Krishi Jagran as the media partner at the show has brought informations and knowledge to benefit the farmers and agriculture peoples. Glimpses from the second day were not unnoticed.

With the focus now being on the ‘profitability aspect’ rather than the ‘productivity aspect’ of farming to achieve the 2022 target of doubling farmers’ incomes, the session on ‘Processing and Value Addition of Farm Produce’ explored and analysed how farmers could be integrated into modern value chains that can raise their incomes and also minimise the risks. Dr. J.P. Mishra, Adviser (Agri), NitiAayog, explained that there exist two kinds of risks - production risk and price risk, adding that Pradhan Mantri Fasal Bima Yojana covers the production risk. Pointing out that India has the problem of plenty with the amount of food being produced, Dr. Mishra admitted, “Post production activity in India has issues for which a larger ecosystem needs to be created.” He added that post harvest value addition has been debated at the level of the Prime Minister.

Shri Pradipta Kumar Sahoo, Business Head, SAFAL Mother Dairy Fruit & Vegetable Pvt. Ltd., said, “Value chain intervention is key to an efficient farm risk mitigation mechanism.”

Stating that farmer produce needs to be demand driven, Shri Gokul Patnaik, Chairman, Global Agri Systems Pvt. Ltd., said, “Farmers lack critical management skills and technology which are necessary for them to make profits.”

A shift from agriculture to agribusiness is being viewed as an essential pathway to revitalise Indian agriculture and improve farmers’ livelihoods. Dr Shruti Sethi, senior scientist, PHT, Indian Agricultural Research Institute (IARI), opined that value can be added by the manufacturer through branding and marketing.

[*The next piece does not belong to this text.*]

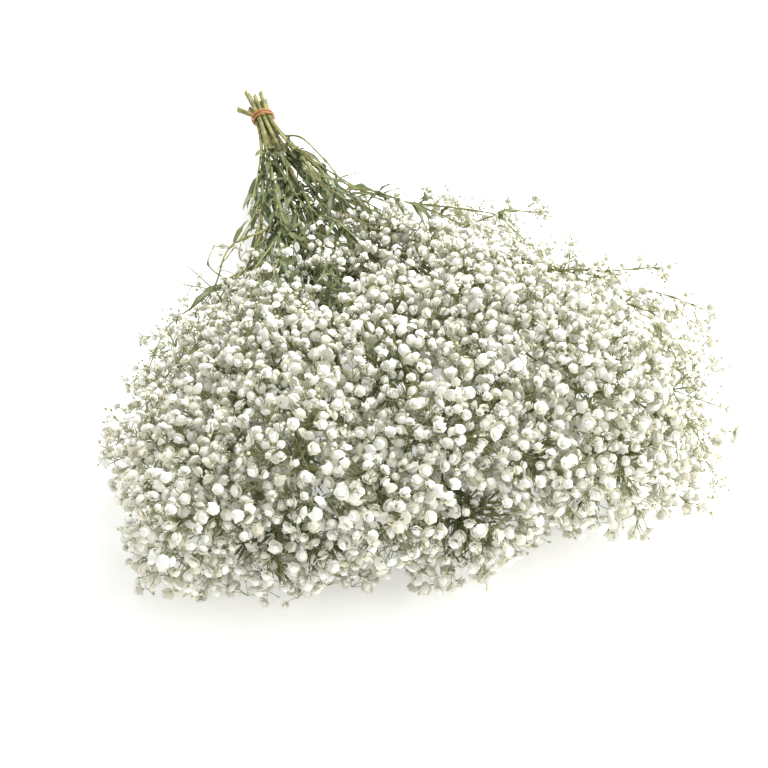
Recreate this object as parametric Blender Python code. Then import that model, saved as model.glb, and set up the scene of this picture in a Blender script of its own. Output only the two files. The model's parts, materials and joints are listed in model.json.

The Modi Government is making considerable efforts to strengthen the current cooperative structure. There is a huge network of cooperatives in the country, the largest in the world. With around 8,33,560 cooperatives in existence, 98% villages are covered by these cooperatives, and farmers have easy access to them. Cooperatives are a formidable force for farmers, with all types of cooperatives eligible for National Cooperative Development Corporation (NCDC) assistance. Defining the concept of farmer producer organizations Farmer Producer Organisations (FPOs), Ms Deepa Srivastava, Chief Director, NCDC, said, “The concept of FPOs consists of collectivization of producers especially small and marginal farmers to forming an effective alliance to collectively address the many challenges of agriculture such as improved access to investment, technology, inputs and markets.”

The session on ‘Marketing Innovations and Infusion of Technologies in Agriculture’ saw panelists discuss the various technologies and their role in schemes like Soil Health Card, eNAM,  Neem Coated Urea, etc. Prof. M. Moni, Chief Advisor (IT), Ministry of Agriculture and Farmers’ Welfare, underscored digitalized agriculture; digitalized agro-met advisories; digitalized agricultural resources information system and micro level planning for creating smart villages and achieving smart farming; and digitalized agricultural value chain from Farms to Profits for nearly 400 commodities, as key for doubling farmers’ income by 2022.

Ms. Nora Galway, Agriculture Counselor, Australian High Commission, highlighted how digital technology was fundamentally changing agriculture in Australia, where decisions are based on objective data, adding, “It would be nice to see technology transfer in agriculture from Australia to India.